• **Direction**
Transcribe the stretch of entries below from the line with "for piece in" through the line with "cad_parts[obj.name] = obj", exactly and with both ends included; leave out all other lines.
● ● ● ● ●
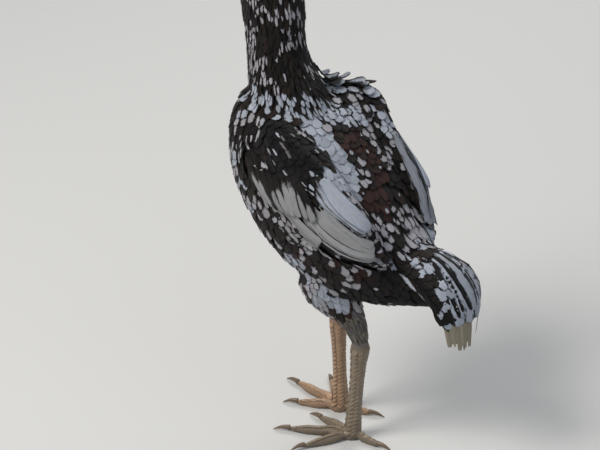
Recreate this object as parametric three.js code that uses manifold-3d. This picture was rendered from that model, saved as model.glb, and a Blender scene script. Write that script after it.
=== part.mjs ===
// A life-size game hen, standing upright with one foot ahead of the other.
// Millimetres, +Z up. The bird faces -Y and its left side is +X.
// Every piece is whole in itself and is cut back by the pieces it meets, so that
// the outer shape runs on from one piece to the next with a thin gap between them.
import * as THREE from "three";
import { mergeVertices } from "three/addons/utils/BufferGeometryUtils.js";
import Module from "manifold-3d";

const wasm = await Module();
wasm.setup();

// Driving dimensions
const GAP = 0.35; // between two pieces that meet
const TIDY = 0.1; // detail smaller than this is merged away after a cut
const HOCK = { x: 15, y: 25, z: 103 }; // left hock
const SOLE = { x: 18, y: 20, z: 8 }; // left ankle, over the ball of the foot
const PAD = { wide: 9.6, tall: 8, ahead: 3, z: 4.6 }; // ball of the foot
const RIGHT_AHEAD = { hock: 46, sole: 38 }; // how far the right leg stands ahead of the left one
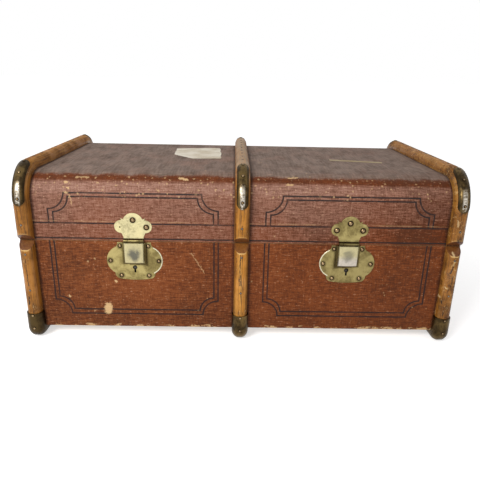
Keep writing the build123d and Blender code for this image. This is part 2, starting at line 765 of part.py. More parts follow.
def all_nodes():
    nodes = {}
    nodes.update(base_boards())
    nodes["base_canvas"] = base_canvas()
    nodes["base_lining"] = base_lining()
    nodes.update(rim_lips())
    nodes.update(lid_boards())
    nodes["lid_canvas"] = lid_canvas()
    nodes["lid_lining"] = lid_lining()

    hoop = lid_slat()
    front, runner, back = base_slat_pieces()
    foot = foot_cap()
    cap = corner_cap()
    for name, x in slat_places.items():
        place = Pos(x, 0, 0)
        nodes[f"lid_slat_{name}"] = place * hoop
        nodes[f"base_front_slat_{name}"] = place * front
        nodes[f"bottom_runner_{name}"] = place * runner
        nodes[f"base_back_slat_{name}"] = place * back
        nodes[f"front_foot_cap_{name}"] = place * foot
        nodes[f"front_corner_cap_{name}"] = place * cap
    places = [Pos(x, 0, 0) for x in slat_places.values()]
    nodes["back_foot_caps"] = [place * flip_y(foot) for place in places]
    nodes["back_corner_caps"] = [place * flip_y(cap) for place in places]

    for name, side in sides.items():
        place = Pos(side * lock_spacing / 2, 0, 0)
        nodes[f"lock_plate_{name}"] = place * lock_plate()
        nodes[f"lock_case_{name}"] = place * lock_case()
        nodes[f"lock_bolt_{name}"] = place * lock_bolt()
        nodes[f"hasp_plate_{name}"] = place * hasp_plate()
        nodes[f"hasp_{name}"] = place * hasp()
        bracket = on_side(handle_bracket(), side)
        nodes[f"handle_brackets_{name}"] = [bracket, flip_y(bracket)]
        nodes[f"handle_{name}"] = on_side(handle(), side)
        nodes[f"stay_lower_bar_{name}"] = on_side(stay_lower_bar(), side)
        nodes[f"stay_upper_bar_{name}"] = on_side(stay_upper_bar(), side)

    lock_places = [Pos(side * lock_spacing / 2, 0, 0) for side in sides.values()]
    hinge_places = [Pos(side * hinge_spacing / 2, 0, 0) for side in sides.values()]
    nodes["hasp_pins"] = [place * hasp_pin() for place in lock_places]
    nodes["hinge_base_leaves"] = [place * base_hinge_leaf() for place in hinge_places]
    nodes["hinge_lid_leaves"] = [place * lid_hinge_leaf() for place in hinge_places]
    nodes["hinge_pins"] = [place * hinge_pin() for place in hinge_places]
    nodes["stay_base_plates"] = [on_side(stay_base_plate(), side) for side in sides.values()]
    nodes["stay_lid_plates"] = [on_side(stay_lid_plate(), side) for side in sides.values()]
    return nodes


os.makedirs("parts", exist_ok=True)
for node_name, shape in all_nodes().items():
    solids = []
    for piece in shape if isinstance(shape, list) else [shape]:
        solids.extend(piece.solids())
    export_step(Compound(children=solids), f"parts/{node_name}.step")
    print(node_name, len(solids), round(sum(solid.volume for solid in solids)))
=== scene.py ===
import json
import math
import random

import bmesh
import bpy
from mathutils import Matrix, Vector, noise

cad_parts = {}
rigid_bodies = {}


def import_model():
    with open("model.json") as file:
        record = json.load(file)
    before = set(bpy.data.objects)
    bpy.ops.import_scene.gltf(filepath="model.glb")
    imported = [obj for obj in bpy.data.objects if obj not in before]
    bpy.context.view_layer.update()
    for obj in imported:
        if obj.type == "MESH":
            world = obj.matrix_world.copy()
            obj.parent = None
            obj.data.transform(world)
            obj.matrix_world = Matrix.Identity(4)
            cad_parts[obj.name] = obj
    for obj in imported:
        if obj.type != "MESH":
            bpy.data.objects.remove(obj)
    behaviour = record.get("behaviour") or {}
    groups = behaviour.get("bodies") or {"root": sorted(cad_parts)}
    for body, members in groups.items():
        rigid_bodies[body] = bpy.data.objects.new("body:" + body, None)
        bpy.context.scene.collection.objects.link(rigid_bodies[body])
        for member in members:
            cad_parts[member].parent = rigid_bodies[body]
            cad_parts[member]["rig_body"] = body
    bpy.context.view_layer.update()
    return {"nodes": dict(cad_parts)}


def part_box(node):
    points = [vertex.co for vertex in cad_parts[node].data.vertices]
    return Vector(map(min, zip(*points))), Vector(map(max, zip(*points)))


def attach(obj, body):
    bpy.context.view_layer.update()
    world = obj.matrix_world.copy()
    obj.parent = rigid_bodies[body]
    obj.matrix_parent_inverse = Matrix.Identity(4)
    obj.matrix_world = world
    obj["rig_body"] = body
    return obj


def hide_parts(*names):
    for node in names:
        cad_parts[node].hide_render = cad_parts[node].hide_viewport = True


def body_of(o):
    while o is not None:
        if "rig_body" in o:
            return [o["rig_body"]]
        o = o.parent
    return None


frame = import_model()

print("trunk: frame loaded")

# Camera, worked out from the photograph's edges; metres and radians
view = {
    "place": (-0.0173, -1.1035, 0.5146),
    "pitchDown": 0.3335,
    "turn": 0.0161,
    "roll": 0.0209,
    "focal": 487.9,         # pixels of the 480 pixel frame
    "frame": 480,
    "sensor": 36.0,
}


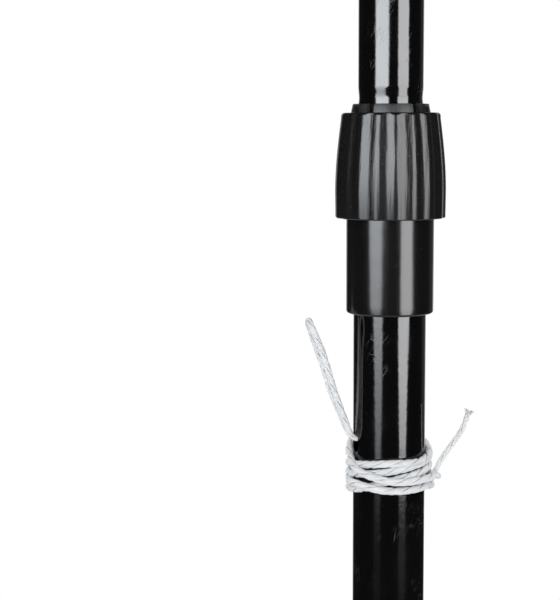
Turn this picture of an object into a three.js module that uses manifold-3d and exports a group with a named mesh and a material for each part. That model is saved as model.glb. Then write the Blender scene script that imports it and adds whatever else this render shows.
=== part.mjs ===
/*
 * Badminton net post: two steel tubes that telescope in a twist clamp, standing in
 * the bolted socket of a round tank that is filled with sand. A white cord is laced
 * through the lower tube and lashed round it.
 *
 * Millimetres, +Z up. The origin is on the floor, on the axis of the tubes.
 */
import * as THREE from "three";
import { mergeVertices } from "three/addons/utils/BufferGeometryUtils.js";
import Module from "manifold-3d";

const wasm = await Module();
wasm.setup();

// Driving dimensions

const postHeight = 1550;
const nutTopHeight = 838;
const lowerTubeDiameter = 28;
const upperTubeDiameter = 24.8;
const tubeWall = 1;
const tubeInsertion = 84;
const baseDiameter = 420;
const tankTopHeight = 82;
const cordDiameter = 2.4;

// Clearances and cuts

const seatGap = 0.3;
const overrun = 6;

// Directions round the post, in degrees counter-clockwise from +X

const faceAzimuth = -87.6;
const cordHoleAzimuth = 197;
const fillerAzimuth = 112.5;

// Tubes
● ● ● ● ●
• **Solved problem**
    for piece in shape if isinstance(shape, list) else [shape]:
        solids.extend(piece.solids())
    export_step(Compound(children=solids), f"parts/{node_name}.step")
    print(node_name, len(solids), round(sum(solid.volume for solid in solids)))
=== scene.py ===
import json
import math
import random

import bmesh
import bpy
from mathutils import Matrix, Vector, noise

cad_parts = {}
rigid_bodies = {}


def import_model():
    with open("model.json") as file:
        record = json.load(file)
    before = set(bpy.data.objects)
    bpy.ops.import_scene.gltf(filepath="model.glb")
    imported = [obj for obj in bpy.data.objects if obj not in before]
    bpy.context.view_layer.update()
    for obj in imported:
        if obj.type == "MESH":
            world = obj.matrix_world.copy()
            obj.parent = None
            obj.data.transform(world)
            obj.matrix_world = Matrix.Identity(4)
            cad_parts[obj.name] = obj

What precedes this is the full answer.